4. More complex matrixes like Altmetrics, which creates a badge or donut that can show lots of kinds of diverse measurements, color-coded to show at a glance where the content sits in a wider context. Altmetrics uses social data to show where a piece of content is being shared and discussed. I also skimmed this interesting paper on a recipe-rating system that used 6 different types of content information to create a single rating. While it seems this work is leading to a recommendation algorithm hidden from the user, a public-facing rating might also be created. This Trello proposes a color-coding system (that requires a fair amount of expertise to understand). But the key is that all these factors roll up to a single unit, even if it’s graphically complicated like the Altmetric donut.

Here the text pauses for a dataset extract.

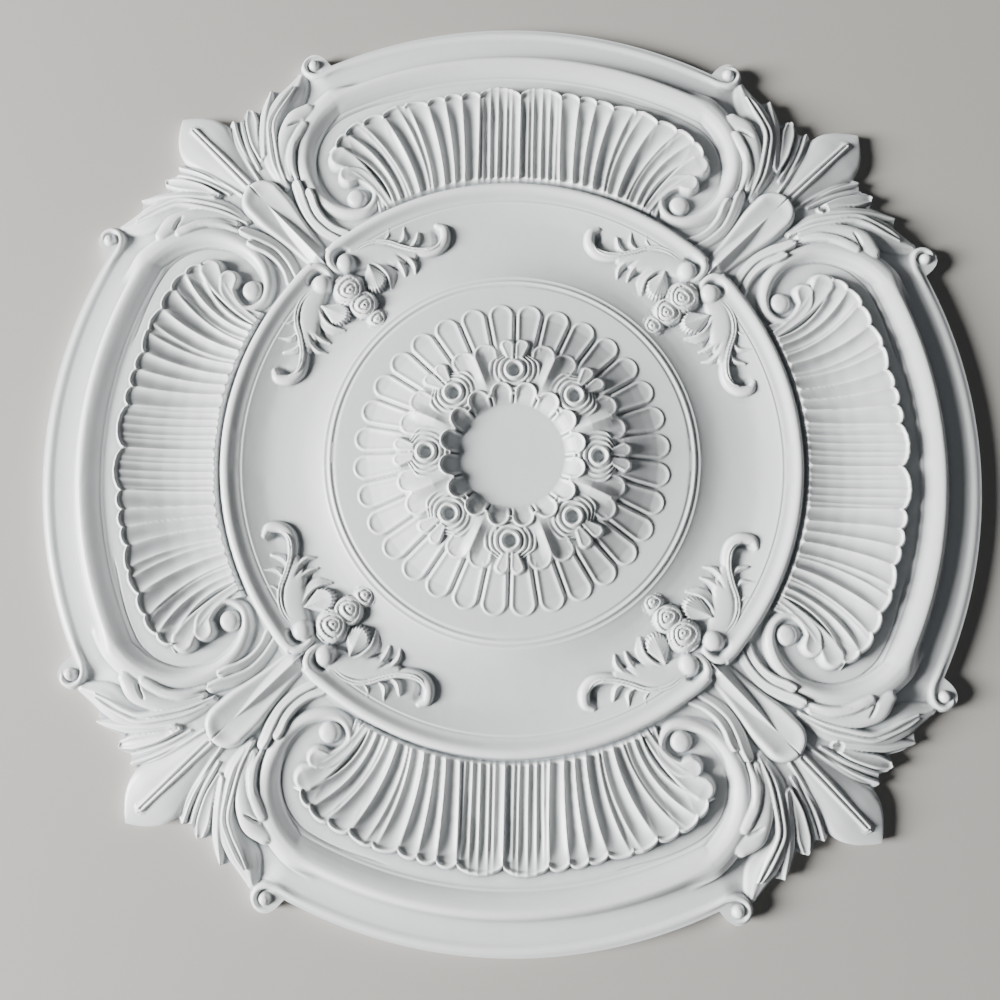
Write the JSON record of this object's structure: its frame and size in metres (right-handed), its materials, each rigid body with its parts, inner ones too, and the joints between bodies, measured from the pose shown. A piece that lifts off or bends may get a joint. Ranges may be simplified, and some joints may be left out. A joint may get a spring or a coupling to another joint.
{
  "type": "ceiling rose",
  "caption": "Large moulded ceiling rose with a petalled boss, fluted scroll-ended lobes and leaf corners, in matt white.",
  "frame": {"origin": "centre of the flat back face", "axes": "+Z out of the decorated face, +X and +Y along the middles of two neighbouring fluted lobes, leaf corners on the diagonals"},
  "size_m": [0.9, 0.9, 0.0475],
  "materials": {
    "painted_casting": "satin"
  },
  "bodies": {
    "root": {"ceiling_rose": "painted_casting"}
  },
  "joints": []
}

An example of the Altmetric ‘donut’ badge for an Energy & Environmental Science article, borrowed from this press release from the Royal Society of Chemistry.

5. A collection of separate individual ratings. Online recipes are commonly rated by several factors, including the time it takes to prepare, whether the techniques required are easy or complicated, and the number of comments from people who’ve tried the recipe. It’s assumed the user will look at several factors and make their decision using the factors that matter to them. For a piece of content, a collection of ratings might include both an editorial rating and user-created, passively collected ratings like viewcount and time-on-page. (Viewcount is often displayed, while time-on-page is usually not publicly displayed. Why not?)

6. Hidden ratings and algorithms. In which you don’t see the rating itself, just the result in what you end up getting shown or served. Here’s one you could learn to write, I guess. It’s worth asking what aspects of these algorithmic ratings could be exposed as editorial content, to help users make choices and understand the choices being made for them. (With or without the behavioral-tracking data baked in; would this make the user uncomfortable, or more confident?) Some systems, like Netflix, combine a hidden ranking with public ones — the user sees the star rating for a movie, but they’re being served choices determined by a hidden algorithm.

Who is thinking about this?

This is just from a fast review — eager to hear what is missing.

There’s interesting thinking on metrics in academic communities (read the Altmetrics manifesto; read the Metric Tide landing page) as a complement to traditional peer review or a way to measure effectiveness of research.

Frederic Filloux and his News Quality Scoring Project (NQS), “aimed at finding and quantifying signals that convey content quality.” His “Signals of Editorial Quality” is a useful read.

Of course, people who write algorithms think about ratings and metrics all the time, to power the hidden choices made by their tools; some of their ratings could be made public.